In this regard, Vanity Fair’s Canfield has reached to Farhadi to talk about his latest award-winning film "A Hero". Farhadi, according to Canfield, references the German dramatist Bertolt Brecht, the Japanese director Akira Kurosawa, and the Swedish filmmaker Ingmar Bergman as inspirations.

In the interview, Farhadi says that he has found why his own movies resonate everywhere and that is, in addition to the fact that similarities between people all around the world are way more than their differences “because our basis in cinema is the human emotion.”

This is certainly true, at the very least, of Farhadi’s cinema, which consists largely of Iranian stories of parents and spouses complicated by secrets and revelations, writes Canfield.

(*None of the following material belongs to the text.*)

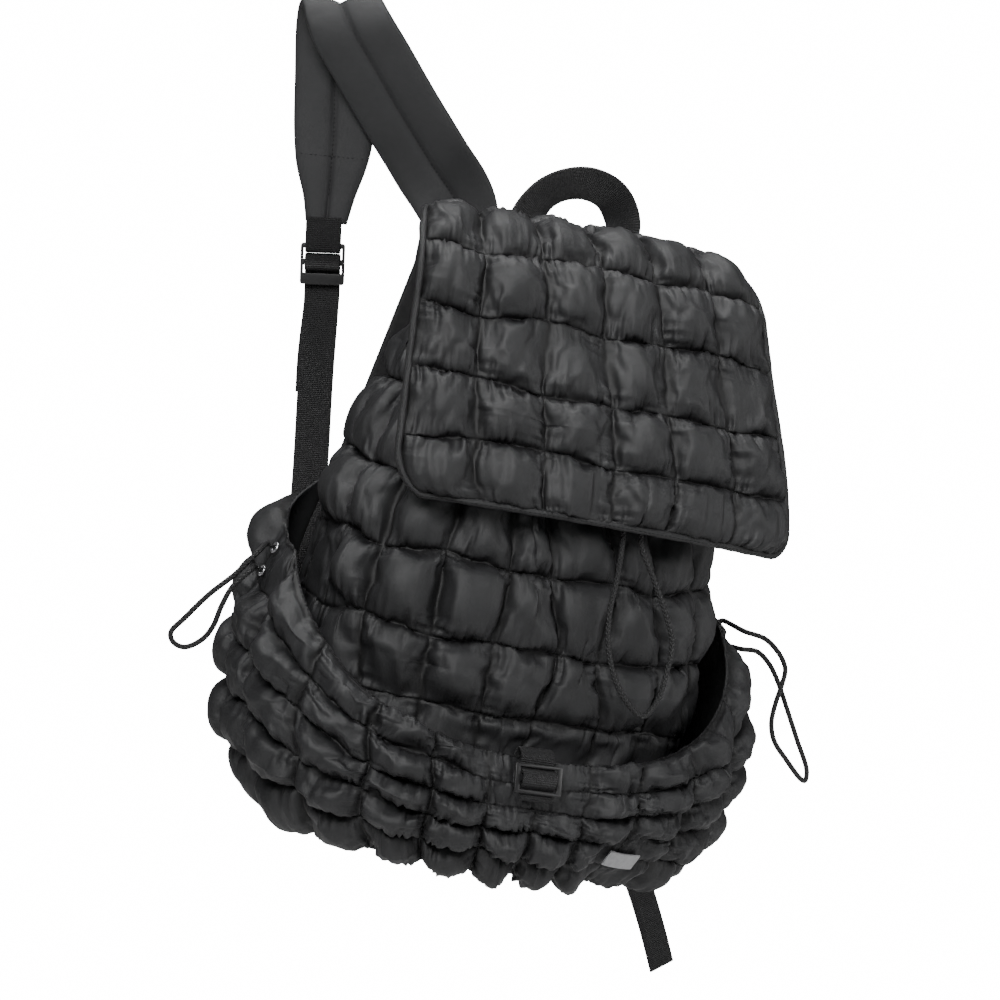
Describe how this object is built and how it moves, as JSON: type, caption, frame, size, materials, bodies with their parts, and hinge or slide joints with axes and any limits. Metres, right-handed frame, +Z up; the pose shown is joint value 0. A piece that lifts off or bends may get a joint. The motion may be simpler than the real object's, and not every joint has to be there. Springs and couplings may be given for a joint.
{
  "type": "quilted puffer backpack",
  "caption": "Soft quilted backpack hanging tilted from one shoulder strap, with a puffed flap over a gathered mouth, a wrap-around front pocket, webbing straps, carry handle and drawcord loops",
  "frame": {"origin": "under the top fold of the left shoulder strap, where a hook holds the bag", "axes": "X to the viewer's right across the bag's front, Y to its back, Z up along gravity; the bag hangs turned 13 degrees about Y"},
  "size_m": [0.4555, 0.2543, 0.6862],
  "materials": {
    "shell_fabric": "quilted satin nylon over soft filling",
    "panel_fabric": "plain woven nylon",
    "binding_fabric": "folded and stitched nylon",
    "strap_fabric": "padded woven nylon with a centre seam",
    "webbing": "ribbed woven webbing",
    "cord": "braided cord",
    "plastic": "moulded satin plastic",
    "eyelet_metal": "plated ring",
    "label": "plain woven patch"
  },
  "bodies": {
    "root": {"body": "shell_fabric", "back_panel": "panel_fabric", "base_panel": "panel_fabric", "front_pocket": "shell_fabric", "flap": "shell_fabric", "flap_binding": "binding_fabric", "carry_handle": "webbing", "front_tab_webbing": "webbing", "front_tab_slider": "plastic", "label": "label", "mouth_eyelet_1": "eyelet_metal", "mouth_eyelet_2": "eyelet_metal", "mouth_cord": "cord", "left_pocket_eyelet_1": "eyelet_metal", "left_pocket_eyelet_2": "eyelet_metal", "left_pocket_cord": "cord", "right_pocket_eyelet_1": "eyelet_metal", "right_pocket_eyelet_2": "eyelet_metal", "right_pocket_cord": "cord", "left_strap_pad": "strap_fabric", "right_strap_pad": "strap_fabric", "left_strap_lock": "plastic", "left_strap_link": "webbing", "left_strap_webbing": "webbing", "left_anchor_tab": "panel_fabric", "right_strap_lock": "plastic", "right_strap_link": "webbing", "right_strap_webbing": "webbing", "right_anchor_tab": "panel_fabric"}
  },
  "joints": []
}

He adds that Farhadi’s narratives, intimate in scope, consistently reach for a universal truth and that’s one reason why he’s among the most highly regarded directors alive.

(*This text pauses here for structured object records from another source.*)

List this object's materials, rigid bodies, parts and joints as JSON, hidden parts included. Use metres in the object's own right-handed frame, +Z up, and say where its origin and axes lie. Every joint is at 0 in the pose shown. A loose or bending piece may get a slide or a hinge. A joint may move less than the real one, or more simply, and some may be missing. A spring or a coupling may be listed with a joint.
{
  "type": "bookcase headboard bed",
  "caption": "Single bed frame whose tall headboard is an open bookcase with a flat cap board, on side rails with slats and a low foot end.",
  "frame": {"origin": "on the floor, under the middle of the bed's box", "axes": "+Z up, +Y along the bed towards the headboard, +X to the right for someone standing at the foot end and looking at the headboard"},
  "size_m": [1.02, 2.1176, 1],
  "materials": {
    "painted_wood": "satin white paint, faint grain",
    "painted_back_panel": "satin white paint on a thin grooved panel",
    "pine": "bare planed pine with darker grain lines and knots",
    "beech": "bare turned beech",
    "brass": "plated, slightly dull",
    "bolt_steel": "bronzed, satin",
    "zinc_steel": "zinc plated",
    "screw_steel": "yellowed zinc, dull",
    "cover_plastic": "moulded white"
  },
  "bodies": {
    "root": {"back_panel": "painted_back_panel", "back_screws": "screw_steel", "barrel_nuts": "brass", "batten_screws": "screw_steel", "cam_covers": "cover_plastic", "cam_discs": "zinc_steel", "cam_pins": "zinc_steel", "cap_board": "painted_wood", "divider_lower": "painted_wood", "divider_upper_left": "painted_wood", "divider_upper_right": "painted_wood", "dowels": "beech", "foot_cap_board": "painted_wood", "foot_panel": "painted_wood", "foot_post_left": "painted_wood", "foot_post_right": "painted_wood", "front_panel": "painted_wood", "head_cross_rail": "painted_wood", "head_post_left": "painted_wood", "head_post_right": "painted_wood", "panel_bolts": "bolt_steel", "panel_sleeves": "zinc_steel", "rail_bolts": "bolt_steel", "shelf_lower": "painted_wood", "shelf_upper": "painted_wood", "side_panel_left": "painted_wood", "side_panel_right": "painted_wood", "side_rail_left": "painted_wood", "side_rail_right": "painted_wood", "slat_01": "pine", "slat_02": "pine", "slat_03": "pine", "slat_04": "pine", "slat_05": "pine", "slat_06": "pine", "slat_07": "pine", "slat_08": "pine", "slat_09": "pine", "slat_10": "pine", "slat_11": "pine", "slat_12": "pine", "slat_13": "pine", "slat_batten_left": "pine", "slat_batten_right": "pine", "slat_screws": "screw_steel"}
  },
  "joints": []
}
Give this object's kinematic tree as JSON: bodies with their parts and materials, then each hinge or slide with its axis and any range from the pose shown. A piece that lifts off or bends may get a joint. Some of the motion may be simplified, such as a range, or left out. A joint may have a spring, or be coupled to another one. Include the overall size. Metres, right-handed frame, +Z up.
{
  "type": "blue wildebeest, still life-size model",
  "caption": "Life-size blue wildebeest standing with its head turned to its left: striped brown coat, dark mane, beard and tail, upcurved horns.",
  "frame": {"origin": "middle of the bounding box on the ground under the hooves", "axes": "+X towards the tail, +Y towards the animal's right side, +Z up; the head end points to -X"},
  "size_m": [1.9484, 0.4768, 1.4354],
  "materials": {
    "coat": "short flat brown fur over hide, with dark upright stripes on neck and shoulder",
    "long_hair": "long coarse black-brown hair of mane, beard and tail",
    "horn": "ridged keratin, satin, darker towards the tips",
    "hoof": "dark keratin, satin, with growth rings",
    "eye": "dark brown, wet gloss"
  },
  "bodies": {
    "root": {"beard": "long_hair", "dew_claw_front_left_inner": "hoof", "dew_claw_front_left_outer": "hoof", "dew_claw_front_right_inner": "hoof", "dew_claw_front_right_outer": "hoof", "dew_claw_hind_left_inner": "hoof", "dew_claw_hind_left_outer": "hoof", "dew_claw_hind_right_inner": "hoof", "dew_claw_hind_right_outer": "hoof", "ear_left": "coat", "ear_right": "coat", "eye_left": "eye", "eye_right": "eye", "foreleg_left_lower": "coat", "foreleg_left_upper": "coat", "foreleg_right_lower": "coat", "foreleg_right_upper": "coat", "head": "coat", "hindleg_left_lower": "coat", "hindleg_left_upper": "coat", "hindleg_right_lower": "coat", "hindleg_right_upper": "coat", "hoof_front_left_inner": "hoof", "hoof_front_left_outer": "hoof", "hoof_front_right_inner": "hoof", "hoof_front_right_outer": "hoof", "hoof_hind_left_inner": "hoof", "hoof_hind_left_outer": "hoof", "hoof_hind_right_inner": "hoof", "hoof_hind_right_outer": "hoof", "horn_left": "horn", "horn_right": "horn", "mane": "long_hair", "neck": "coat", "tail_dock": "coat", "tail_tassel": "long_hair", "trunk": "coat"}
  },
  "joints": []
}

Canfield highlights a common aspect in Farhadi’s background and that of two of his idols, Bergman and Kurosawa: They’re three of a very, very small group to have helmed multiple Oscar winners for best international film and remarkably; Farhadi is the only one to have done so in the 21st century.

The Iranian filmmaker says that the idea of "A Hero" came to his mind from Brecht’s play Life of Galileo, which begins with the famed scientist replicating the novel telescope and selling it as his own creation—only to be found out and crucified for it.

Farhadi recounts that he read the play 20 years ago when he was a student, but the idea came back to him, although he “never thought that I would write a movie or a play or anything about that concept.”

"A Hero" follows Rahim (Amir Jadidi), a young man imprisoned over an unpaid debt to his brother-in-law. On a two-day leave, during which Rahim plans to settle what he owes, his secret girlfriend comes across a bag filled with gold coins.

Rahim initially considers taking the coins to secure his freedom, then devises a more complex plan: Make a story out of returning the bag to its rightful owner, rather than taking the money for himself and then pretend he’s the one who found the bag.

Farhadi was not present to accept the Oscar for his last winning film, "The Salesman", a clever, wrenching domestic drama spun off from Arthur Miller’s iconic play. In the early months of 2017, just before the Academy Awards, newly elected President Donald Trump had instituted a travel ban from seven Muslim-majority countries, including Iran. Whether he could have ultimately traveled or not, Farhadi, in protest, did not consider attending.

“My absence is out of respect for the people of my country,” Farhadi had said in a statement at the time.

“Dividing the world into the ‘us’ and ‘our enemies’ categories creates fear. A deceitful justification for aggression and war. These wars prevent democracy and human rights in countries which have themselves been victims of aggression. Filmmakers can turn their cameras to capture shared human qualities and break stereotypes of various nationalities and religions. They create empathy between us and others. An empathy which we need today more than ever.”

To that point, Canfield notes, Farhadi’s work speaks for itself. He first noticed the power of his medium with his best-known work, 2011’s Oscar-winning "A Separation", which also earned him a nomination for best original screenplay.

“I never really tried to have a universal language in any of my films…. But Japan, Sweden, everywhere—people related to that one,” Farhadi tells Canfield now.

“This tells me something very important: Being local and being universal are not in contrast. They’re not facing each other.”